STATED GOAL — Output exactly the span of lines that begins at the line containing "0.65, 0.43), 0.85)" and ends at the line containing "limbless dress form.", both lines included.

DATA —
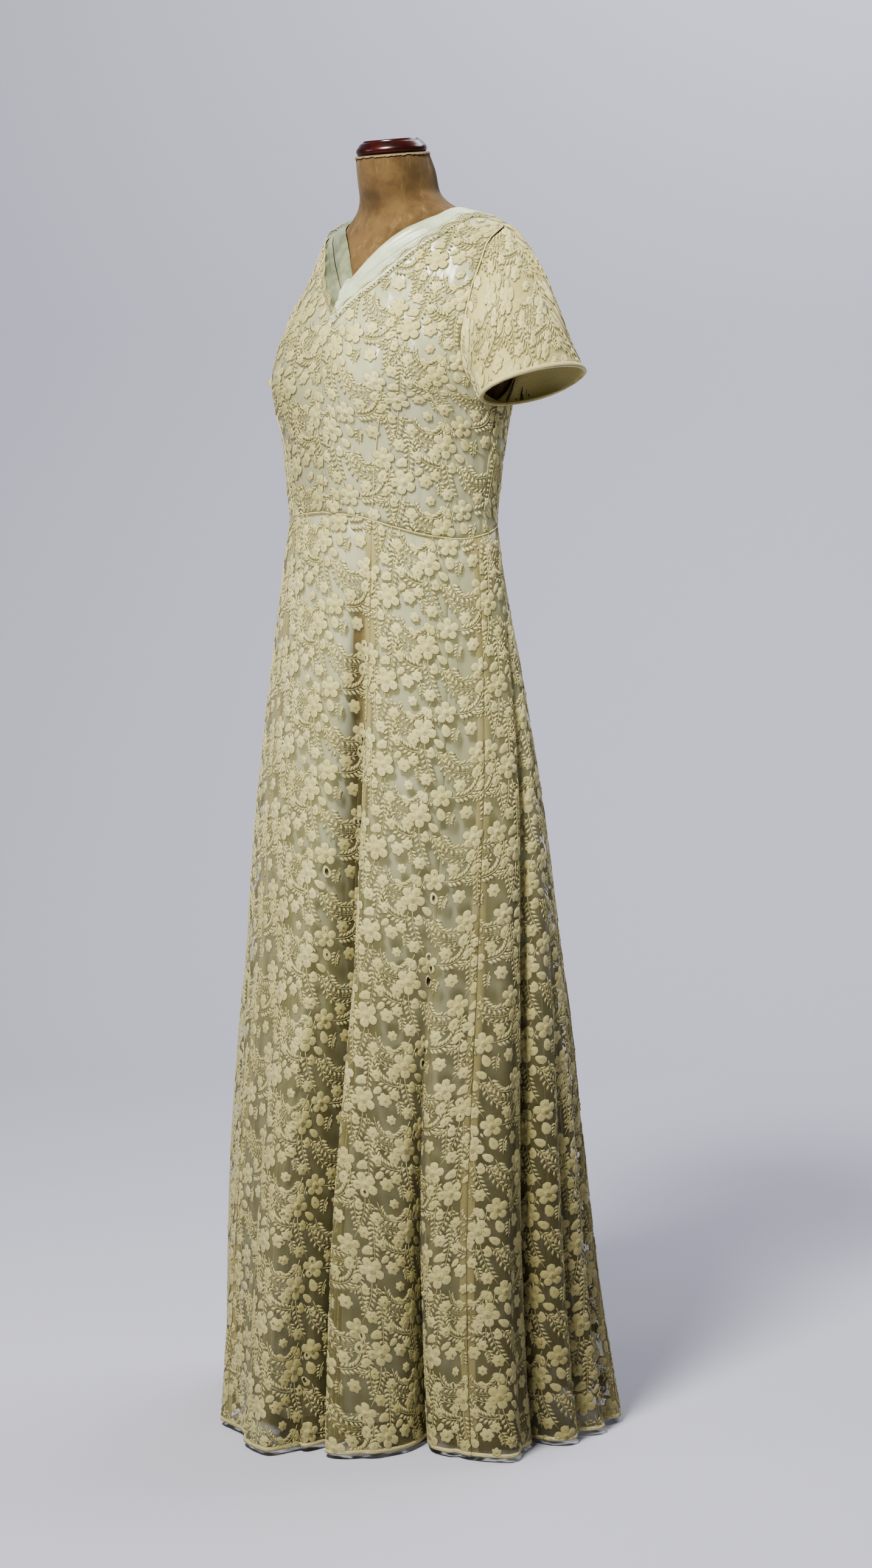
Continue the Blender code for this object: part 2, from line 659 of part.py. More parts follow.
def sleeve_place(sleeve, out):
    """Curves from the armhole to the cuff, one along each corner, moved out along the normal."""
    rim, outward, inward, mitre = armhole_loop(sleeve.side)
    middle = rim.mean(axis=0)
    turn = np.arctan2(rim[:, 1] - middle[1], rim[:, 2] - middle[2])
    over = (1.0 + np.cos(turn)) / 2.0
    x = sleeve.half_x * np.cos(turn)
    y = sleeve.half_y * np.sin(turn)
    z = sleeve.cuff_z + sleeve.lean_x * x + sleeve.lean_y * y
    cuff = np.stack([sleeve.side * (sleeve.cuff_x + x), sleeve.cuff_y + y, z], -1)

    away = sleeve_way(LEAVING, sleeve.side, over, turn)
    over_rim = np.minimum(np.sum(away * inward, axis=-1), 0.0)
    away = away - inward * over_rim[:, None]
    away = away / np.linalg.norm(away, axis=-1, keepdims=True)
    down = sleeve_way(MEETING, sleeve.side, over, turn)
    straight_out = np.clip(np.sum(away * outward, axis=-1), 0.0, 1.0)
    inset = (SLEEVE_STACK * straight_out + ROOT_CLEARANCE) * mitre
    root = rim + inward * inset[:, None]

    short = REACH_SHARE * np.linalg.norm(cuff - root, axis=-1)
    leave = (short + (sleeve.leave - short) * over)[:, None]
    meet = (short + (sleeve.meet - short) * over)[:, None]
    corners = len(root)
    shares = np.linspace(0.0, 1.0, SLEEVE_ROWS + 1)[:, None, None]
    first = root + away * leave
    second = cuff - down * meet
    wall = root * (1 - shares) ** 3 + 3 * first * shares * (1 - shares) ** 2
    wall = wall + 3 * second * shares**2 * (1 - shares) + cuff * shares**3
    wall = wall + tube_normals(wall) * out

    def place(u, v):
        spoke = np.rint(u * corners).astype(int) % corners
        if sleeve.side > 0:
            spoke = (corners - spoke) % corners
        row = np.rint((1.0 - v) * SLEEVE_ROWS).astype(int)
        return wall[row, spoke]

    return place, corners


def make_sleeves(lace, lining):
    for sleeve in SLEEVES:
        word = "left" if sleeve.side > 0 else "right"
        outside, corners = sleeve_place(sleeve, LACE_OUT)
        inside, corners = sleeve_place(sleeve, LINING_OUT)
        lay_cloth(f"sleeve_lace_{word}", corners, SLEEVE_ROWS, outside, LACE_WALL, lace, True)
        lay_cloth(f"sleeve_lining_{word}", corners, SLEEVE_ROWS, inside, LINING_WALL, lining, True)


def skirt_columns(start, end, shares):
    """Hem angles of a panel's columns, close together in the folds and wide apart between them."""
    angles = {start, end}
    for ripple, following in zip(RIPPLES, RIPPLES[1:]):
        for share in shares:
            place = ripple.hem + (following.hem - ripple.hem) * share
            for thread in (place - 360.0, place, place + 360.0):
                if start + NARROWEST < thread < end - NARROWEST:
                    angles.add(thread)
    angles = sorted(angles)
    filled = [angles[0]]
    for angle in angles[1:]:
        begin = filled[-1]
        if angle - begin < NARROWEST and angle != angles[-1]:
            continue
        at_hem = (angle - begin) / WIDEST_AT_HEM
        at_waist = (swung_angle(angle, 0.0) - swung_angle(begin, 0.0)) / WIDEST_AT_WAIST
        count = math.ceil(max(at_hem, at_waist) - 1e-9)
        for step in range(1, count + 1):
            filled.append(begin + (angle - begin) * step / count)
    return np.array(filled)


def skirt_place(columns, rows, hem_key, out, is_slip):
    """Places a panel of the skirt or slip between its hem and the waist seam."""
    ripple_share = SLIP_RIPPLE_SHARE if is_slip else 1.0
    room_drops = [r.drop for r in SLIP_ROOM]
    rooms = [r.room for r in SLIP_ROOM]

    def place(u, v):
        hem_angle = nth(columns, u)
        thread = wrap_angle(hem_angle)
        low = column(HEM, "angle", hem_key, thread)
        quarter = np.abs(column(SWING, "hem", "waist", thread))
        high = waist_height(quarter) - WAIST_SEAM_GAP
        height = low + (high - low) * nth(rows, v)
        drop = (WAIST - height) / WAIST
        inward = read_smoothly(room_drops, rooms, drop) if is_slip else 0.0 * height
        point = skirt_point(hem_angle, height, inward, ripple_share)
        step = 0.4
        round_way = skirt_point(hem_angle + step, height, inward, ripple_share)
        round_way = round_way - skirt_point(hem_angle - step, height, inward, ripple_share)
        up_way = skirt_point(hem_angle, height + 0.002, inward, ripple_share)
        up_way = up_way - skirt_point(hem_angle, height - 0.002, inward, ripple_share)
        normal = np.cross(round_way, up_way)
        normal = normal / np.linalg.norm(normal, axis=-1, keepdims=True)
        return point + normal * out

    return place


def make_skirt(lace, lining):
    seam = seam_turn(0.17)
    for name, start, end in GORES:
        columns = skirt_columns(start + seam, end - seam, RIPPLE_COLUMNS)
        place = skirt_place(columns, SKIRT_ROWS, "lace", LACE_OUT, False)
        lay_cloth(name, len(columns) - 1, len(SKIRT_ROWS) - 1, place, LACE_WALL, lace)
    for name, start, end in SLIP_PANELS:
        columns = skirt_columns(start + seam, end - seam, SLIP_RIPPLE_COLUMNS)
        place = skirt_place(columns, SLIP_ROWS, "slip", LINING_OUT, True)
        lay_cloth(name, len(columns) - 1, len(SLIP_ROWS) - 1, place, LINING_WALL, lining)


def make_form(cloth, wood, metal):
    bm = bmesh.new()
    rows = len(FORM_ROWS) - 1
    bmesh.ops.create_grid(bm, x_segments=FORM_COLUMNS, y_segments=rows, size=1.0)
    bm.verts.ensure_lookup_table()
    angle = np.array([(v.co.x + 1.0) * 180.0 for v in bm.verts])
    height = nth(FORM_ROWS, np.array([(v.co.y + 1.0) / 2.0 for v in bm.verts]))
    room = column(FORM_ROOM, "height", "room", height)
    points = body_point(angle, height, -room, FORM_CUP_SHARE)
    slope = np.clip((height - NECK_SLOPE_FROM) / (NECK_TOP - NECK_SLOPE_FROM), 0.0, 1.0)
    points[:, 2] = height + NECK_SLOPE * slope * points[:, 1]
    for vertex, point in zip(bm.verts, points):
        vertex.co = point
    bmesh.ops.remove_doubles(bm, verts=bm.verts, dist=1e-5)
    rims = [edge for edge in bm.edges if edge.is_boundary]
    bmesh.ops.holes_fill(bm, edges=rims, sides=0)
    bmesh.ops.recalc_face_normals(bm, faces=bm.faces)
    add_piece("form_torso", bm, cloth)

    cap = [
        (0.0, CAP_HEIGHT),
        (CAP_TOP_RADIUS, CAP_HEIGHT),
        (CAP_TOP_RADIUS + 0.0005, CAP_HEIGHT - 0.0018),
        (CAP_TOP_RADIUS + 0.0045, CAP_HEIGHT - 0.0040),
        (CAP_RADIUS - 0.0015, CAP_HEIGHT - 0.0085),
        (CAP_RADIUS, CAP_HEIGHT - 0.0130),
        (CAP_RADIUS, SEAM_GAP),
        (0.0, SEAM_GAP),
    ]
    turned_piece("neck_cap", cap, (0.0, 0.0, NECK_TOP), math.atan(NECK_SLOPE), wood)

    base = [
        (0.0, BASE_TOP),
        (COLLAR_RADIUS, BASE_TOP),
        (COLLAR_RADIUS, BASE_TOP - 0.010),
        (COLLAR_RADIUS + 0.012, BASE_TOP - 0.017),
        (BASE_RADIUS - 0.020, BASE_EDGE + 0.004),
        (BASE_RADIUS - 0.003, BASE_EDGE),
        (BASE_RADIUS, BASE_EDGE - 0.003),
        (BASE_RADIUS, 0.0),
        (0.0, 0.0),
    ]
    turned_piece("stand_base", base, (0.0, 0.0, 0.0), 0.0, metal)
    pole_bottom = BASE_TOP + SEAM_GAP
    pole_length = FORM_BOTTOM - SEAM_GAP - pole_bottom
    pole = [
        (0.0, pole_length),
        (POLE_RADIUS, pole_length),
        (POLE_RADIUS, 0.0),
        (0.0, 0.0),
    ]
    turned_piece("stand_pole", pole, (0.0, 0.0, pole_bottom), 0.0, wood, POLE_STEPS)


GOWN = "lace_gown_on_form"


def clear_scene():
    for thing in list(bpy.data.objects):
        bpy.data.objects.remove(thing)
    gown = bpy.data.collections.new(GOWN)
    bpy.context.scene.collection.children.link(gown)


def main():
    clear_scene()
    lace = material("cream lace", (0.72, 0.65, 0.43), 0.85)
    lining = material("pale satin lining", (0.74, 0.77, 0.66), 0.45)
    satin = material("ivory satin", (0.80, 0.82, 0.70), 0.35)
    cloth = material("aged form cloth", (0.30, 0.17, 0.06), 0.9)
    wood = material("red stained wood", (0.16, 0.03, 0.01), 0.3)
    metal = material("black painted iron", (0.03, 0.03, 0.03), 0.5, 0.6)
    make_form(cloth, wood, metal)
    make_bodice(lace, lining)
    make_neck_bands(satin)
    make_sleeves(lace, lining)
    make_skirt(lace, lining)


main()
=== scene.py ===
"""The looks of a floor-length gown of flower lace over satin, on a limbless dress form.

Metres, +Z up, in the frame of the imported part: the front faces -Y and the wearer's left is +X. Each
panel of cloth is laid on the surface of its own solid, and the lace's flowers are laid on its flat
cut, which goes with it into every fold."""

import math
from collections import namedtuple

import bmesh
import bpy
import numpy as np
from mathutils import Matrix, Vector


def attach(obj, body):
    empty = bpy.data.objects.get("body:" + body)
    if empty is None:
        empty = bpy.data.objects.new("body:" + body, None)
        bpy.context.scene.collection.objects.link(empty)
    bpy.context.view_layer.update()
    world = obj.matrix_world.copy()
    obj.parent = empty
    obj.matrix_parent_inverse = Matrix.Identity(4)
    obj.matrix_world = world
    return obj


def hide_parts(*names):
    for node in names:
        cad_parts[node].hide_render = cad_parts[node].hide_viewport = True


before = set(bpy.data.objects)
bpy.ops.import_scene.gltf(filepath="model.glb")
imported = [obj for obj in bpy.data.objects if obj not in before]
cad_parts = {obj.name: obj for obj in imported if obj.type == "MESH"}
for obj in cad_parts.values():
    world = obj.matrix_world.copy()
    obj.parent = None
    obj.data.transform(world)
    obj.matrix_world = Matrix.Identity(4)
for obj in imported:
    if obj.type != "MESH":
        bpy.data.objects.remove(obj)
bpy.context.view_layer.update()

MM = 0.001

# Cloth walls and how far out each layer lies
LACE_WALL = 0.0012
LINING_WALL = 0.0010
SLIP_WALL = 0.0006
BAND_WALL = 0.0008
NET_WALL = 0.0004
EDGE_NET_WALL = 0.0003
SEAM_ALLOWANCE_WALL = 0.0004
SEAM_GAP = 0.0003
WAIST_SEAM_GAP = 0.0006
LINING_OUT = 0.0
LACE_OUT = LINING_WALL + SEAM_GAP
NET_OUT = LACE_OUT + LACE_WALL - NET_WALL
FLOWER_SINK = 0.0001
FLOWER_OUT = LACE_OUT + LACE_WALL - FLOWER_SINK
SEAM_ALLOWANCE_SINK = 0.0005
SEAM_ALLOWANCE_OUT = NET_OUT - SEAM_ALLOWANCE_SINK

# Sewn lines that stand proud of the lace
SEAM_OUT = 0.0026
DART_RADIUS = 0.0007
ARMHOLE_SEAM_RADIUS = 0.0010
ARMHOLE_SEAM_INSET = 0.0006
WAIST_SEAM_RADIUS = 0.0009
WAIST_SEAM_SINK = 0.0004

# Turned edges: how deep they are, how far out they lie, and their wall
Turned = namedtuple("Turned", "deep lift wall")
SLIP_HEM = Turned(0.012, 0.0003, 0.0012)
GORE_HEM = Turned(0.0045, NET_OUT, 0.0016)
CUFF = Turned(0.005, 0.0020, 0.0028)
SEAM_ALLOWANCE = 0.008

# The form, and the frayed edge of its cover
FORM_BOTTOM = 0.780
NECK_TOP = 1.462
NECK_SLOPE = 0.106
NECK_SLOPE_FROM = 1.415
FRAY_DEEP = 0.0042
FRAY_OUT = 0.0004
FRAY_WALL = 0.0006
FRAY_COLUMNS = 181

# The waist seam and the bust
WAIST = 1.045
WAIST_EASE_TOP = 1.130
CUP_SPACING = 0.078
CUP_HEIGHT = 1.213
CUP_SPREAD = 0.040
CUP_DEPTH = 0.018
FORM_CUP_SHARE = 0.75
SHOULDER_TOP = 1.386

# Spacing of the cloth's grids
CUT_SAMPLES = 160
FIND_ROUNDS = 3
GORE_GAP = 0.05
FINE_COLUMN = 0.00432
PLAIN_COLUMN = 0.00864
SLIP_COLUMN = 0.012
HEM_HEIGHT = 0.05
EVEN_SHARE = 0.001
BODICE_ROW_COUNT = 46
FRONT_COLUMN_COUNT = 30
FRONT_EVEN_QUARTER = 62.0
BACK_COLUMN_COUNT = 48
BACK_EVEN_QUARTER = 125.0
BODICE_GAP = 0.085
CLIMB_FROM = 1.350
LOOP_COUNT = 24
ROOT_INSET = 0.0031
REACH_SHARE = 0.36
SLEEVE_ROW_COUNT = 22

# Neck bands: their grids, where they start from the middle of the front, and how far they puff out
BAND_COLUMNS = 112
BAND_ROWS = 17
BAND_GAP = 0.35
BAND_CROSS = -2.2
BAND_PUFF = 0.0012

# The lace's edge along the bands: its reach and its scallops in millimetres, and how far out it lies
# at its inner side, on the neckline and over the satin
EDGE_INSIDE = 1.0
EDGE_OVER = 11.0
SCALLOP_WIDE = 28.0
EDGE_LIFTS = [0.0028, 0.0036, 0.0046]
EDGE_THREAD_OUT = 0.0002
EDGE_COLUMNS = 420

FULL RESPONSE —
    lace = material("cream lace", (0.72, 0.65, 0.43), 0.85)
    lining = material("pale satin lining", (0.74, 0.77, 0.66), 0.45)
    satin = material("ivory satin", (0.80, 0.82, 0.70), 0.35)
    cloth = material("aged form cloth", (0.30, 0.17, 0.06), 0.9)
    wood = material("red stained wood", (0.16, 0.03, 0.01), 0.3)
    metal = material("black painted iron", (0.03, 0.03, 0.03), 0.5, 0.6)
    make_form(cloth, wood, metal)
    make_bodice(lace, lining)
    make_neck_bands(satin)
    make_sleeves(lace, lining)
    make_skirt(lace, lining)


main()
=== scene.py ===
"""The looks of a floor-length gown of flower lace over satin, on a limbless dress form.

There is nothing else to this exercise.